▶ _Work to do_: Repeat exactly the lines from the start through the line with "METRE = 0.001", both ends included.

▶ _Dataset excerpt_:
[Start]

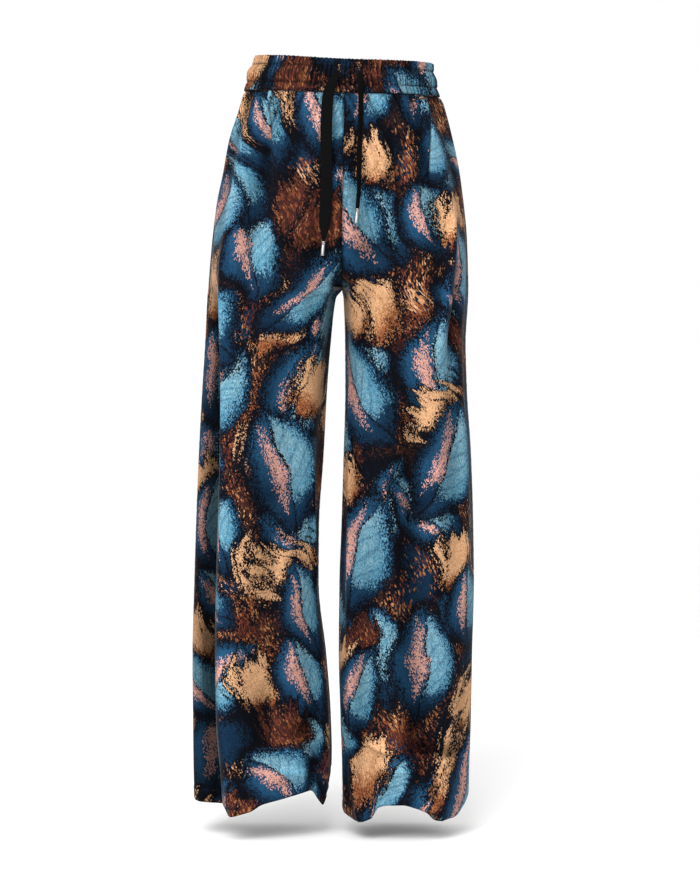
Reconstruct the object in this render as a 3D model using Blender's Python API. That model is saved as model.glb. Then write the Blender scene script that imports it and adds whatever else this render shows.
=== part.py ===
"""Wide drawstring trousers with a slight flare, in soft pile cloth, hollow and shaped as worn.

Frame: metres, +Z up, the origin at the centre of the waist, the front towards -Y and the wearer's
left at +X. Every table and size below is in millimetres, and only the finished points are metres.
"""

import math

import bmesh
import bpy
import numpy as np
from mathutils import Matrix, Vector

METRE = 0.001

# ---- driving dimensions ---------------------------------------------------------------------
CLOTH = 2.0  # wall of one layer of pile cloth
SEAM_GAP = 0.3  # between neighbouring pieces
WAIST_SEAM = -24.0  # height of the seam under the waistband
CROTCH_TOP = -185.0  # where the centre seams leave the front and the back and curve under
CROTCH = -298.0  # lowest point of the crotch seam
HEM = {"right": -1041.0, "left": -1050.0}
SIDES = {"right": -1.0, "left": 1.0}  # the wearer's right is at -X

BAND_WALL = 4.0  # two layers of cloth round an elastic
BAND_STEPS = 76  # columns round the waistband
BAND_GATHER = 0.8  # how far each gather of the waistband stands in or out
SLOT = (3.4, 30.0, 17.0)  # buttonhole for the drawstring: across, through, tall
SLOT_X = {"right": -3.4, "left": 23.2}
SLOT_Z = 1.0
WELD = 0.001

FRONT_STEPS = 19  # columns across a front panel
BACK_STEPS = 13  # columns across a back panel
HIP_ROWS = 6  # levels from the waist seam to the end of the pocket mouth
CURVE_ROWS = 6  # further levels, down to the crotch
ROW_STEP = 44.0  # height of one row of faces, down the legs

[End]

▶ _Task solution_:
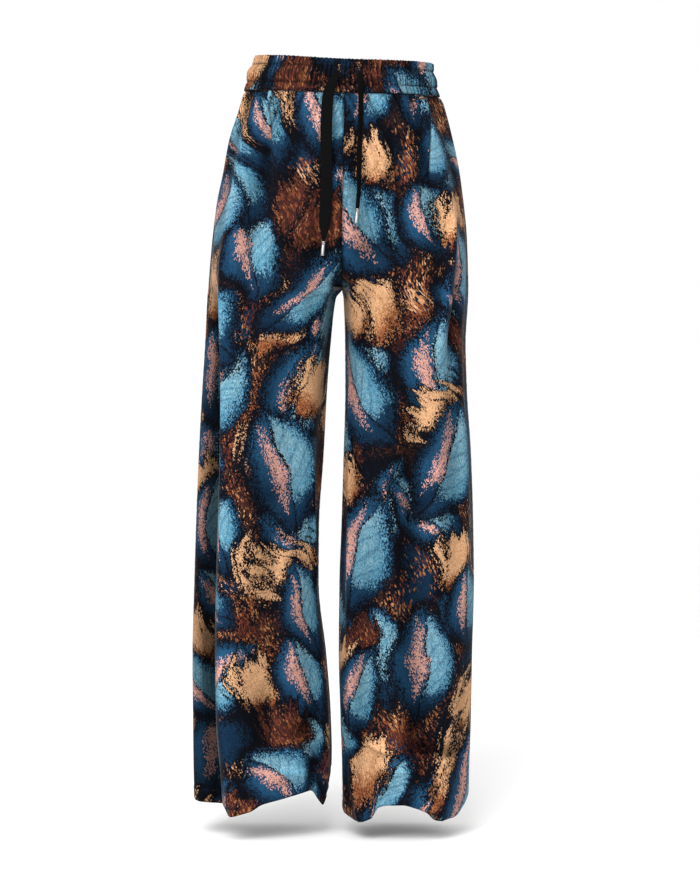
Reconstruct the object in this render as a 3D model using Blender's Python API. That model is saved as model.glb. Then write the Blender scene script that imports it and adds whatever else this render shows.
=== part.py ===
"""Wide drawstring trousers with a slight flare, in soft pile cloth, hollow and shaped as worn.

Frame: metres, +Z up, the origin at the centre of the waist, the front towards -Y and the wearer's
left at +X. Every table and size below is in millimetres, and only the finished points are metres.
"""

import math

import bmesh
import bpy
import numpy as np
from mathutils import Matrix, Vector

METRE = 0.001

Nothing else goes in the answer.